## GIVEN REQUEST:
Would you quote the material below from its first line through the line containing "jar.data.materials.append(glaze)", exactly and with both ends included?

## INFORMATION PROVIDED:
+---+

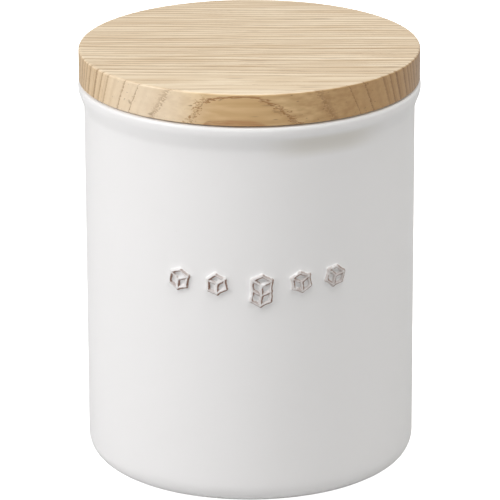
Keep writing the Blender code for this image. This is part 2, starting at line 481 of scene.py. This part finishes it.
def make_jar(glaze):
    outline = refined(jar_outline(), jar_step)
    radius, height, around = turned_grid(outline, jar_angles())
    outside = (radius > BODY_RADIUS - BASE_ROUND / 2) & (height > BASE_ROUND / 2)
    across = BODY_RADIUS * np.where(around > math.pi, around - math.tau, around)
    gap = np.where(outside, stroke_distance(across, height), NO_STROKE_NEAR)
    crown = smooth_step((STROKE_FOOT - gap) / (STROKE_FOOT - STROKE_TOP)) * STROKE_PROUD
    pile = np.exp(-(np.maximum(gap, 0) / GLAZE_PILE_REACH) ** 2) * GLAZE_PILE
    radius = radius + outside * (wave(radius, height, around) + crown + pile)
    near = np.minimum(gap, NO_STROKE_NEAR)
    across_slope = np.gradient(near, axis=1) / (BODY_RADIUS * math.radians(FINE_TURN))
    up_slope = np.gradient(near, axis=0) / FINE_RISE
    # Painted shade: how far each point lies on the strokes' right and lower flanks, which the light does
    # not reach.
    shaded_flank = np.clip(0.5 + 0.5 * SHADED_FLANK_TURN * across_slope + 0.5 * SHADED_FLANK_FALL * up_slope, 0, 1)
    jar = grid_object("jar_glazed", grid_positions(radius, height, around), {"stroke": near, "shaded_flank": shaded_flank})
    jar.data.materials.append(glaze)
    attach(jar, "jar")
    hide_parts("jar")


# ---- Lid ----

def ring_phase(x, y, z):
    """Counts the growth rings through the plank. Whole numbers are the dark pore lines."""
    sway = LONG_SWAY * np.sin(x * LONG_SWAY_RATE + LONG_SWAY_START)
    sway = sway + SHORT_SWAY * np.sin(x * SHORT_SWAY_RATES[0] + y * SHORT_SWAY_RATES[1])
    depth = y + RING_SKEW * x + RING_TILT * (z - BOARD_LOW.z) + sway
    aside = np.maximum(-x - RING_SKEW * BOARD_HIGH.x, 0)
    flat = ARCH_FLATNESS * aside ** 2 / (2 * BOARD_HIGH.x)
    flat *= smooth_step((ARCH_REACH - aside) / (ARCH_REACH - ARCH_SHOULDER))
    depth = depth + flat * np.exp((-BOARD_HIGH.x - depth) / ARCH_DEPTH)

    def count(at):
        opened = WIDE_BLEND * np.log1p(np.exp((at - WIDE_EDGE) / WIDE_BLEND))
        beyond = at - FIRST_RING
        uneven = UNEVEN_RINGS * np.sin(beyond * UNEVEN_RATE) * np.exp(-(beyond / UNEVEN_REACH) ** 2)
        return WIDE_RATE * at + (FINE_RATE - WIDE_RATE) * opened + uneven

    return count(depth) - count(FIRST_RING)


def wood_object(name, node, outline, step, ash):
    """A turned piece of the plank, with the pore lines sunk into it."""
    angles = np.arange(0, 360, BOARD_TURN)
    radius, height, around = turned_grid(refined(outline, lambda point: step), angles)
    positions = grid_positions(radius, height, around)
    rings = ring_phase(*np.moveaxis(positions, -1, 0))
    line = np.cos(math.tau * rings) / 2 + 0.5
    face_radius = radius.max() - LID_ROUND
    apart = np.maximum(radius * math.radians(BOARD_TURN), 1e-6)
    run = np.abs(np.gradient(rings, axis=1)) / apart * MILLIMETRE
    run = np.where(radius > face_radius, np.minimum(run, RUN_MOST), RUN_ON_FACES)
    middle = np.array([0, 0, (outline[0].y + outline[-1].y) / 2])
    on_face = (radius < face_radius)[..., None]
    outward = np.where(on_face, (positions - middle) * (0, 0, 1), positions * (1, 1, 0))
    outward /= np.maximum(np.linalg.norm(outward, axis=-1, keepdims=True), 1e-9)
    positions = positions - outward * line[..., None] ** GRAIN_SHARPNESS * GRAIN_RELIEF
    piece = grid_object(name, positions, {"ring": rings, "run": run})
    piece.data.materials.append(ash)
    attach(piece, "lid")
    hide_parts(node)


def make_lid(ash):
    radius = BOARD_HIGH.x
    board = rounded([
        (LID_ROUND, BOARD_LOW.z, 0),
        (radius, BOARD_LOW.z, LID_ROUND_BELOW),
        (radius, BOARD_HIGH.z, LID_ROUND),
        (LID_ROUND, BOARD_HIGH.z, 0),
    ])
    wood_object("lid_board_ash", "lid_board", board, BOARD_STEP, ash)
    radius = PLUG_HIGH.x
    top = PLUG_HIGH.z
    plug = [Vector(point) for point in (
        (PLUG_BEVEL, PLUG_LOW.z),
        (radius - PLUG_BEVEL, PLUG_LOW.z),
        (radius, PLUG_LOW.z + PLUG_BEVEL),
        (radius, top - GROOVE_TOP - GROOVE_HEIGHT),
        (radius - GROOVE_DEPTH, top - GROOVE_TOP - GROOVE_HEIGHT),
        (radius - GROOVE_DEPTH, top - GROOVE_TOP),
        (radius, top - GROOVE_TOP),
        (radius, top),
        (PLUG_BEVEL, top),
    )]
    wood_object("lid_plug_ash", "lid_plug", plug, 2 * BOARD_STEP, ash)


# ---- Materials ----

def white_glaze():
    """White glaze that breaks to brown on the strokes' edges, with bare clay where the jar stands. The
    brown is laid mostly on the strokes' right and lower flanks as painted shade, and a band of painted
    shade lies under the bead.
    """
    material, graph, shader = new_material("white_glaze_fired")
    place = graph.coordinates()
    cloud = graph.noise(place, CLOUD_SCALE, 2.0)
    colour = graph.mix(graph.remap(cloud, 0.25, 0.75), GLAZE_WHITE, GLAZE_CLOUD)

    x, y, height = graph.split(place)
    around = graph.math("ARCTAN2", x, graph.multiply(y, -1.0))
    aside = graph.math("ABSOLUTE", graph.add(around, -UNDER_BEAD_SHADE_TURN))
    # Painted shade: a grey band under the bead, strongest to the right of the front.
    painted_shade_band = graph.ramp(graph.remap(height, UNDER_BEAD_SHADE_FROM, UNDER_BEAD_SHADE_TO), (
        (0.0, 0.0), (0.35, 0.85), (0.65, 1.0), (0.82, 0.9), (1.0, 0.0),
    ))
    painted_shade_band = graph.multiply(painted_shade_band, graph.remap(aside, UNDER_BEAD_SHADE_REACH, UNDER_BEAD_SHADE_FULL, smooth=True))
    colour = graph.mix(painted_shade_band, colour, GLAZE_PAINTED_SHADE, "MULTIPLY")

    stroke = graph.attribute("stroke")
    millimetres = graph.multiply(stroke, 1000.0)
    ragged = graph.noise(place, RAGGED_SCALE, 3.0, 0.6)
    edge = graph.add(millimetres, graph.remap(ragged, 0.3, 0.7, -0.10, 0.10))
    thin = graph.ramp(edge, ((0.0, 0.25), (0.10, 0.60), (0.20, 1.0), (0.46, 1.0), (0.62, 0.0)))
    patches = graph.remap(graph.noise(place, PATCH_SCALE, 2.0), 0.32, 0.45)
    # The brown of the broken glaze is real; laying most of it on the shaded flanks is painted shade.
    shaded_flank = graph.attribute("shaded_flank")
    bared = graph.remap(around, -0.40, 0.45, 0.12, 0.46)
    exposed_and_shaded = graph.multiply(patches, graph.remap(shaded_flank, 0.30, 0.75, bared, 1.0))
    broken_and_shaded = graph.multiply(graph.multiply(thin, exposed_and_shaded), 0.92)
    colour = graph.mix(broken_and_shaded, colour, GLAZE_BREAK_AND_SHADE)

    specks = graph.node("ShaderNodeTexVoronoi", {"Vector": place, "Scale": SPECK_SCALE})
    near = graph.remap(specks.outputs["Distance"], 0.045, 0.02)
    chosen = graph.math("GREATER_THAN", graph.split(specks.outputs["Color"])[0], 0.90)
    colour = graph.mix(graph.multiply(graph.multiply(near, chosen), 0.10), colour, GLAZE_SPECK)

    fired_edge = graph.add(height, graph.remap(ragged, 0.3, 0.7, -GLAZE_END_RAGGED, GLAZE_END_RAGGED))
    bare = graph.remap(fired_edge, GLAZE_WHOLE_FROM, CLAY_UP_TO)
    grit = graph.noise(place, GRIT_SCALE, 3.0, 0.7)
    clay = graph.mix(graph.remap(grit, 0.35, 0.65), CLAY_PALE, CLAY_DARK)
    graph.feed(shader.inputs["Base Color"], graph.mix(bare, colour, clay))

    gloss = graph.remap(cloud, 0.2, 0.8, 0.275, 0.285)
    dulled = graph.add(gloss, graph.multiply(broken_and_shaded, 0.25))
    graph.feed(shader.inputs["Roughness"], graph.add(dulled, graph.multiply(bare, 0.65)))
    shader.inputs["Specular IOR Level"].default_value = 0.35
    peel = graph.bump(graph.noise(place, PEEL_SCALE, 1.0), PEEL_DEPTH)
    graph.feed(shader.inputs["Normal"], graph.bump(graph.multiply(grit, bare), GRIT_DEPTH, peel))
    return material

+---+

## SOLUTION TO THIS PROBLEM:
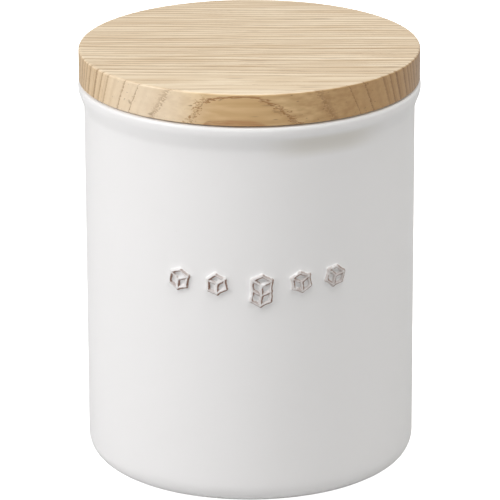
Keep writing the Blender code for this image. This is part 2, starting at line 481 of scene.py. This part finishes it.
def make_jar(glaze):
    outline = refined(jar_outline(), jar_step)
    radius, height, around = turned_grid(outline, jar_angles())
    outside = (radius > BODY_RADIUS - BASE_ROUND / 2) & (height > BASE_ROUND / 2)
    across = BODY_RADIUS * np.where(around > math.pi, around - math.tau, around)
    gap = np.where(outside, stroke_distance(across, height), NO_STROKE_NEAR)
    crown = smooth_step((STROKE_FOOT - gap) / (STROKE_FOOT - STROKE_TOP)) * STROKE_PROUD
    pile = np.exp(-(np.maximum(gap, 0) / GLAZE_PILE_REACH) ** 2) * GLAZE_PILE
    radius = radius + outside * (wave(radius, height, around) + crown + pile)
    near = np.minimum(gap, NO_STROKE_NEAR)
    across_slope = np.gradient(near, axis=1) / (BODY_RADIUS * math.radians(FINE_TURN))
    up_slope = np.gradient(near, axis=0) / FINE_RISE
    # Painted shade: how far each point lies on the strokes' right and lower flanks, which the light does
    # not reach.
    shaded_flank = np.clip(0.5 + 0.5 * SHADED_FLANK_TURN * across_slope + 0.5 * SHADED_FLANK_FALL * up_slope, 0, 1)
    jar = grid_object("jar_glazed", grid_positions(radius, height, around), {"stroke": near, "shaded_flank": shaded_flank})
    jar.data.materials.append(glaze)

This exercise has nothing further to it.